Elvira Todua: No, the usual stuff. We went to the zoo on Tuesday, had some rest and fun. For me personally, the hardest game was against England. That was the first match against a British team in my career. Very difficult opponents for a goalkeeper – a British style with all those crosses. We've already met Spain. We can play anybody, we are not scared of anyone, but it is better to play Spain, a team of a similar standard. They are not France, definitely.

UEFA.com: Can you pick out somebody from the Spanish squad?
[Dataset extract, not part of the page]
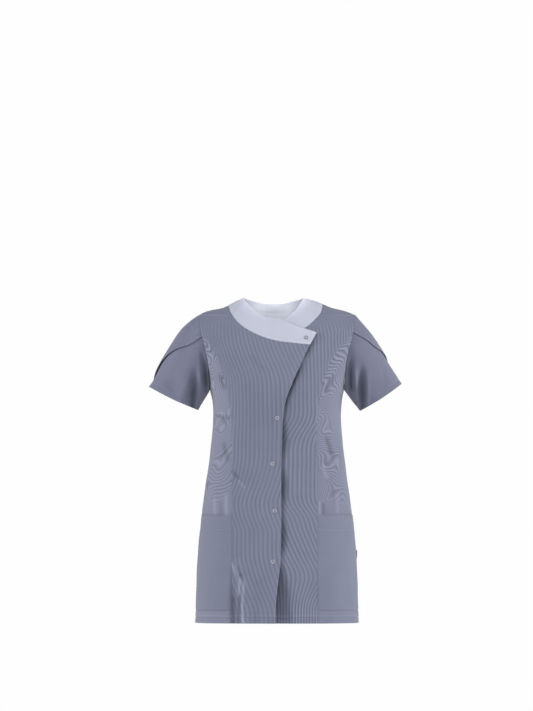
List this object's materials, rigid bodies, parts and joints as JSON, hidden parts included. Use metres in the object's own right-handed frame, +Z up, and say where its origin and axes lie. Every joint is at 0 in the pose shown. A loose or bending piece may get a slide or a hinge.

Todua: Veró Boquete. She was a player to watch when she played for Energia Voronezh in Russia and she is a player to watch now as well. All Spain's attacking is built around her. She can make a killer pass and is able to score herself. And they have a really good forward in Adriana.

UEFA.com: How would you rate your performances in the first two games?

Todua: I could have played better. It is hard to change anything at times, but you always think, 'What if I had taken a step to the left or to the right, could I have got that ball in that case?' It was very painful after the England match. I had not conceded for 92 minutes and then ... I was making correct decisions all game and then ...

Sometimes you are simply not able to change anything. You are not a god and the goal is eight metres wide. However, it is OK. We started with a loss [3-1 to France], continued with a draw and I think we will have a victory on Thursday.

UEFA.com: You are Russia's undisputed No1. Is it easier for you this way or would you prefer tougher competition?

Todua: My place in goal was not really safe after injury [last month], but I would prefer fierce competition as it forces you to progress and makes you better. However, I am the kind of person who will never be relaxed. I work hard anyway and force my potential replacements to do the same.

UEFA.com: How did you start playing football?

Todua: I took up many sports in childhood. Played basketball, practised judo. But then everything fell away gradually and only football was left. I played outfield until I was 14. I was in the boys' team and the coach decided it was too dangerous in goal for a girl. I was a striker. Thanks to that experience I am good with my feet and good at reading the game. I know what to anticipate from forwards.

UEFA.com: Who is the leader of the team? Who is the funniest? And who is the most serious?

Todua: Olesya Kurochkina is the funniest person, no doubt about that. She is the one that picks us up, a very helpful 'crazy' person in the team. Valentina Savchenkova is very ambitious and takes everything seriously. You can forget about telling her everything was fine if she knows she played badly. A very self-critical and ambitious girl. As for the leader, it is the captain [Ksenia Tsybutovich]. However, we have a very friendly team. We always look out for each other. And that comes from having played together for the youth teams.

UEFA.com: Does your experience with FC Rossiyanka in the UEFA Women's Champions League help you here?

Todua: It's very helpful. Russian league standards are not those of international football, unfortunately – our domestic championship does not allow us to get beyond the quarter-finals [in Europe].

But it is easier for me in the national team after playing Champions League football. And having faced [European club champions] Wolfsburg, I am not scared of anything. Neither France, nor Norway. I think Wolfsburg deserved to win the Champions League this year.